Woodside reveals large-scale solar plan for Western Australia


Australian-based oil and gas producer Woodside has unveiled plans to build a utility scale solar PV facility near Karratha in the state’s north west, with 50 MW of solar to help power the Pluto LNG export facility and a further 50 MW to supply a proposed $4.5 billion urea project.

The company said the Woodside Power Project would be developed on the Burrup Peninsular and would comprise more than 210,000 solar panels, making it one of the largest solar projects in Western Australia.

While the project is only in its formative stages, Woodside said it has already completed environmental, geotechnical and engineering studies and is progressing key stakeholder consultations ahead of seeking regulatory approvals for the power project.

Woodside acting chief executive Meg O’Neill said the company was looking to capitalise on the region’s “world-class renewable energy resources” and the willingness of industry, government and other key stakeholders to co-operate on new energy opportunities.

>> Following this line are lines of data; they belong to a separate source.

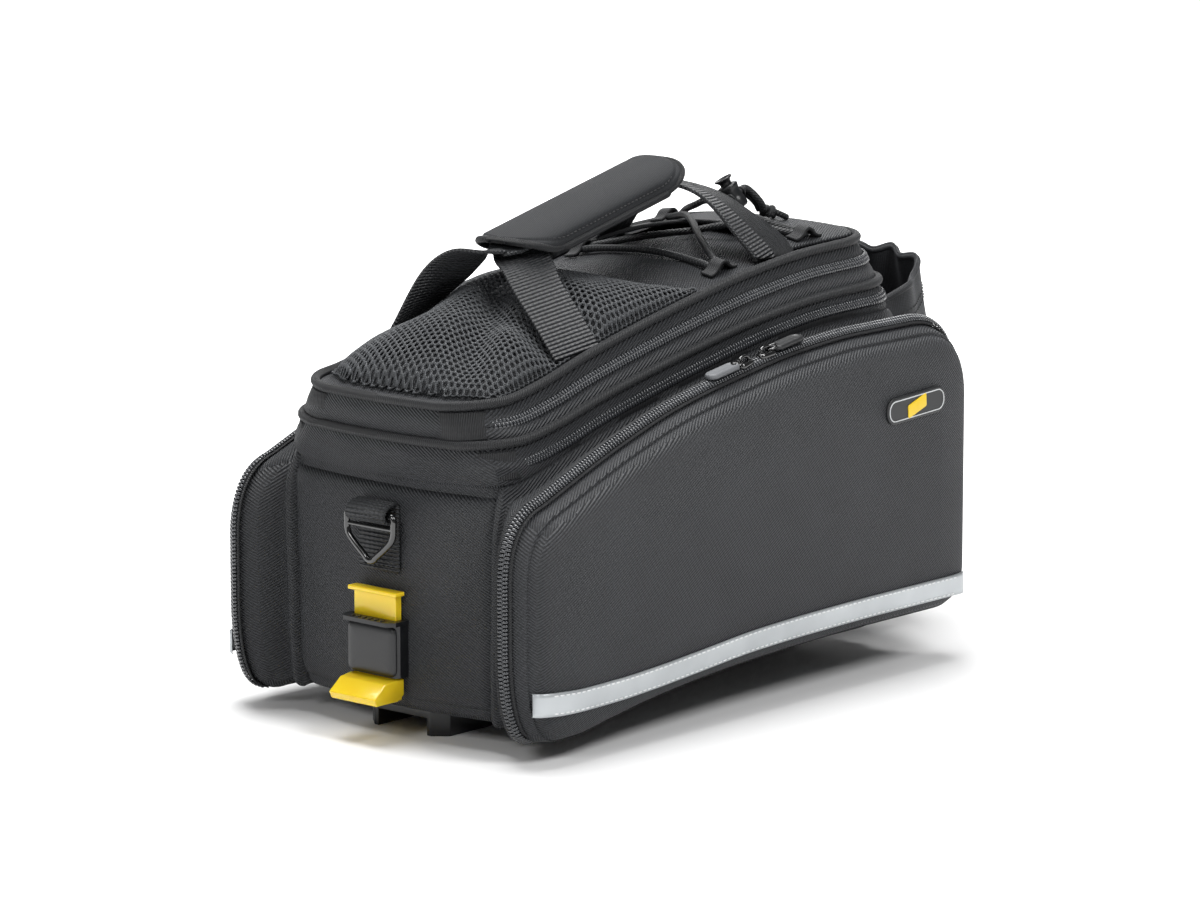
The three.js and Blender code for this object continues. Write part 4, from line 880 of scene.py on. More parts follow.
# The moulded panel, from the zip out: how far out, and how far drawn in at the top and at the bottom
panelRows = [(98.6, 1.0, 0.6), (99.2, 0, 0), (102.5, 2.0, 0.6), (105.5, 3.2, 1.0), (108, 4.3, 1.3),
             (109.6, 5.3, 1.6), (110.1, 6.0, 1.8), (109.6, 6.7, 2.1), (110.6, 7.4, 2.7), (112.3, 8.0, 3.4),
             (113.9, 9.0, 4.3), (115.3, 10.4, 5.6), (116.5, 12.4, 7.4), (117.5, 15, 10), (118.3, 19, 13.5),
             (119.2, 25, 19), (119.9, 32, 25.5), (120.4, 40, 32)]
panelFace = panelRows[7:]
panelStand = curveThrough([r[1] for r in panelFace], [r[0] for r in panelFace])
panelStandLow = curveThrough([r[2] for r in panelFace], [r[0] for r in panelFace])


def panelReach(x, z):
    near = np.minimum(x - pocket["front"], pocketTop(x) - z)
    far = np.minimum(pocket["rear"] - x, z - pocketBottom(x))
    return np.minimum(panelStand(near), panelStandLow(far))


def buildPanel():
    grid = [ringOut(pocketOutline(inset, low), out) for out, inset, low in panelRows]
    last = grid[-1]
    middle = last.mean(0)
    for share in (0.8, 0.6, 0.4, 0.2, 0.05):
        ring = last.copy()
        ring[:, 0] = mix(middle[0], last[:, 0], share)
        ring[:, 2] = mix(mix(pocketBottom(ring[:, 0]), pocketTop(ring[:, 0]), 0.5), last[:, 2], share)
        ring[:, 1] -= 0.5 * (1 - share)
        grid.append(ring)
    return np.array(grid)


def mirrorGrid(grid):
    return flipSides(grid)[:, ::-1]


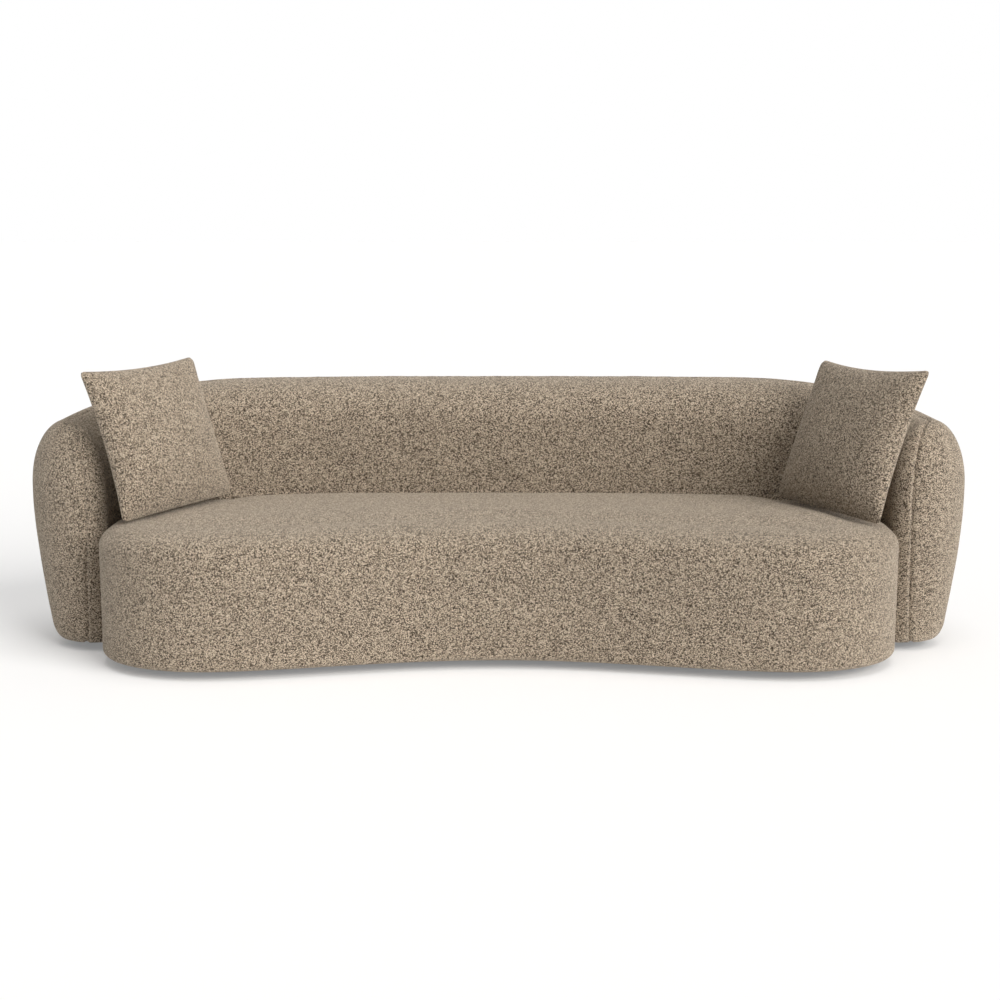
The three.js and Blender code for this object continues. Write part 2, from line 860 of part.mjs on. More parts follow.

“Woodside’s vision is for large-scale supply of renewable energy to existing and future industry on the Burrup Peninsula,” she said.

“We are lucky to have access to abundant natural resources, safe and reliable energy operations and both industry and government that are motivated to drive sustainable energy outcomes.”

The solar PV facility would power both the LNG and urea plants.

Image: Woodside

As well as powering the Pluto LNG plant, the Woodside Power Project would supply 50 MW of solar PV power to the Karratha Urea Project being developed by the Western Australia-based Perdaman Group, which would also use gas from the Pluto venture.

“Our work with Perdaman is another demonstration of the important role the gas industry can play in driving the energy transition and achieving net zero emissions by 2050,” O’Neill said.

Perdaman estimates incorporating solar PV power would reduce the facility’s fuel gas consumption by about 50% while reducing emissions by at least 200,000 tonnes of CO2-equivalent per year, over 20 years. The initiative would also allow Perdaman to increase production of ammonia.

Perdaman chairman Vikas Rambal said the use of renewable energy is strategically in line with the company’s commitments to greenhouse gas management and carbon neutrality by 2050.

“This exciting initiative with Woodside will further enhance the manufacturing of blue ammonia for supply to the Asian market and help position Western Australia as a first mover in implementing renewable energy in a world-scale downstream industry,” he said.

“We look forward to working with Woodside on our shared objectives for a lower carbon future.”

The Woodside Power Project is the second renewable energy initiative the oil and gas producer has unveiled this month.

Woodside revealed last week it had signed a heads of agreement with Japanese companies IHI Corporation and Marubeni to investigate the production and export of green hydrogen produced from renewable hydro power in Tasmania.

They will explore using a small-scale hydrogen electrolysis plant to produce green hydrogen as feedstock for green ammonia export, with Woodside already involved in the proposed H2TAS project in Tasmania’s Bell Bay Advanced Manufacturing Zone, near Launceston.

While it is expected to initially be a 10 MW pilot project, producing 4.5 tonnes of green hydrogen per day, Woodside said the capacity of the proposed plant could eventually be scaled up to as much as 250 MW.

Oil and gas company Shell has been court-ordered to cut its greenhouse gas emissions.

Image: Shell

Woodside’s solar PV announcement comes just days after oil and gas company Shell was ordered by a Dutch court to cut its greenhouse gas emissions.

In a ruling sure to have far-reaching effects, the court determined on Wednesday Royal Dutch Shell is liable for its contributions to climate change, finding the massive energy company’s ongoing fossil-fuel operations undermine basic guaranteed human rights.

The court ordered the company to act immediately to reduce those harms by slashing its global carbon-dioxide emissions by 45% by 2030.

The judgement is being seen as a landmark ruling that could trigger legal action against energy companies around the world.